BREEDERS of birds of prey met in the municipality of Poľný Kesov (in Nitra Region in western Slovakia) on the last weekend of October at the International Falconry Meeting. A total of 75 participants from Slovakia, the Czech Republic, Austria, Germany, Poland, The Netherlands, The UK and Norway brought 60 birds – hawks, flacons and eagles – to hunt in the hunting grounds of Nitra and Trnava Regions from October 24 to 26.
Each morning they gathered, were divided into groups and went hunting, organiser Katarína Hudecová told the SITA newswire. Eagles and hawks hunt for European hares, while flacons hunt for pheasants.
“When the bird captures the game, it proudly sits on the prey and waits for the falconer,” she explained. “The biggest reward is when it can eat directly from the prey.” The game hunted by the bird becomes the property of the falconer. In the end, the best hunters were evaluated.
A falcon costs between €500 and €2,000 and weighs from 600 to 1,000 grams. Breeding is demanding, especially since one has to work extensively with the bird to train it. Hudecová added that hawks weigh about up to 1,100 grams, while females are a third bigger than males and they hunt for bigger game, which is why most breeders prefer females. Deer game is hunted with eagle females, which weigh around four kilograms.

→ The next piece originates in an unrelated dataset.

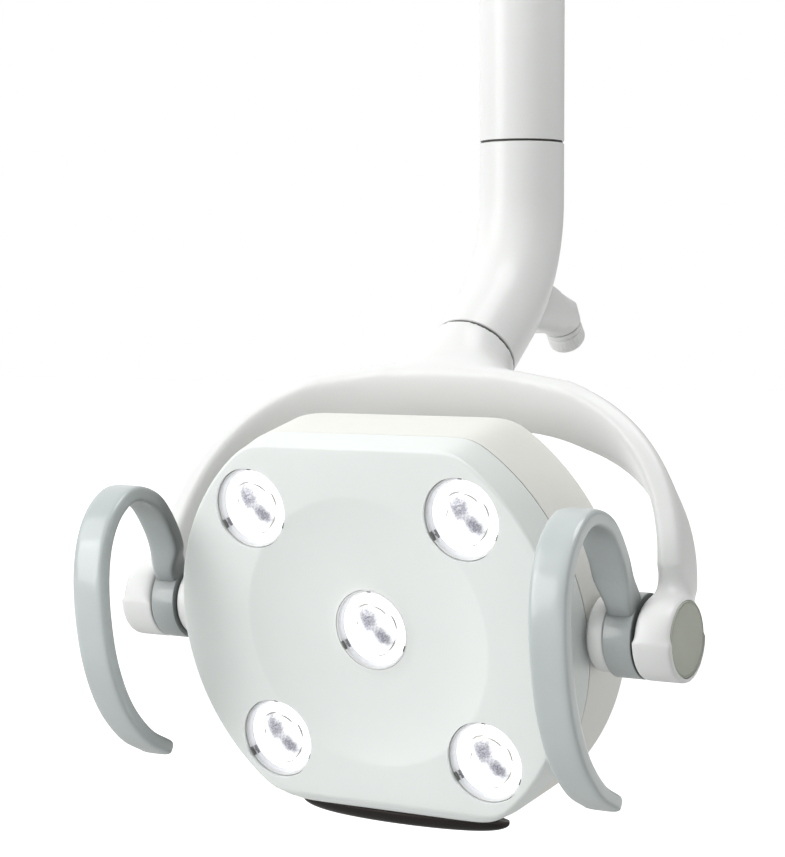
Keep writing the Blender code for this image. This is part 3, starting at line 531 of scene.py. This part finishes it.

The international meeting was organised by the Slovak Falconers’s Club at the Slovak Hunting Chamber, which has been in existence for more than 40 years. It has 240 members and its goal is to develop the tradition of falconry in Slovakia.
The falconry study course as an optional subject at secondary forestry schools in Banská Štiavnica, Prešov and Liptovský Hrádok, as well as at the Elementary School in Štiavnické Bane and at the Technical University in Zvolen, is the pride of Slovak falconers. “In no other European country is falconry taught in this way, which makes our falconry exceptional in the world,” Hudecová concluded.
Falconry has a tradition going back more than 4,000 years. On Slovak territory, there was a falconry boom in the 9th and 10th centuries, and St Cyril was said to be a falconer as well, according to SITA.